- Developer: Software Resources International Software
- Publisher: Buena Vista Software
- Producer: Brad Fregger
- Designers: Michael Feinberg Scott Kim
- Programmers: Michael Sandige (MS-DOS) Ian Gilman (Mac)
- Artist: Mark J. Ferrari
- Composer: Richard Marriott
- Platforms: MS-DOS, Classic Mac OS, FM Towns
- Release: 1992; 34 years ago
- Genre: Puzzle
- Mode: Single-player

= Heaven & Earth (video game) =

1992 video game

Heaven & Earth is a puzzle video game developed by Software Resources International and published by Buena Vista Software in 1992.

==Plot==
Heaven & Earth is a game which integrates aspects of toys and puzzles, and involves a fantasy legend. With the randomly drawn animated cards in a solitaire-like game, the player tries to score the highest value tricks. The game features a dozen options for puzzles to play with, including sliders and mazes as well as 3-D illusions.
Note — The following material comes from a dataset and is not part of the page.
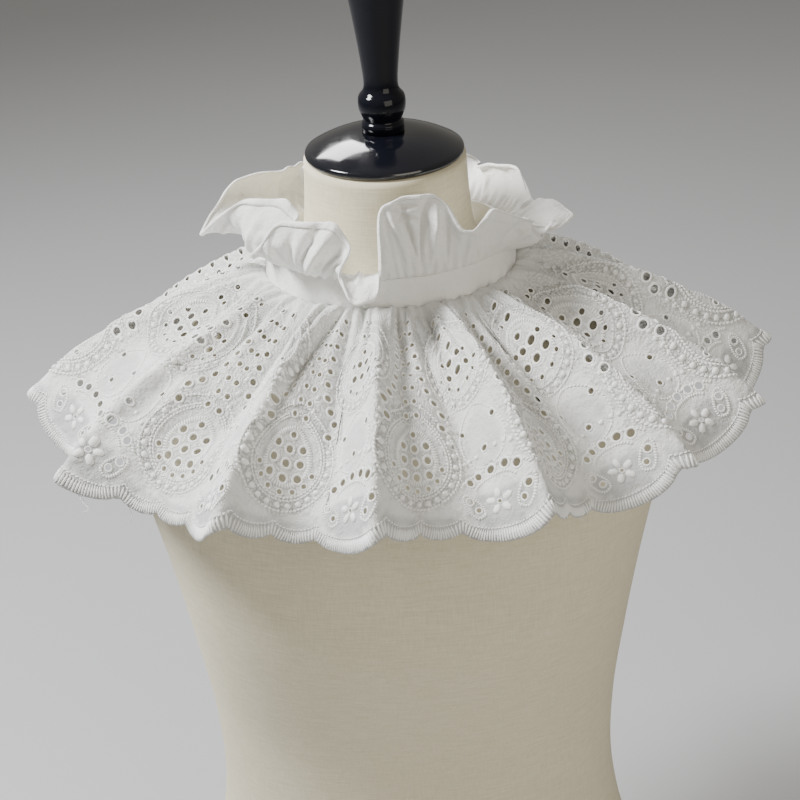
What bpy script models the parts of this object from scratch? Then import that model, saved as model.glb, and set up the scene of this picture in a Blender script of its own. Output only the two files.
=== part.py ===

The game also includes a toy aspect involves picking gems using a swinging pendulum.

==Reception==
Computer Gaming World stated "it's refreshing to come across a little gem like Heaven & Earth, which isn't quite like anything else out there". The magazine concluded that it "is a terrific game for people who like puzzles, especially visual ones". The game was reviewed in 1994 in Dragon #211 by Jay & Dee in the "Eye of the Monitor" column. Jay gave the game 4 out of 5 stars, while Dee gave the game 3½ stars.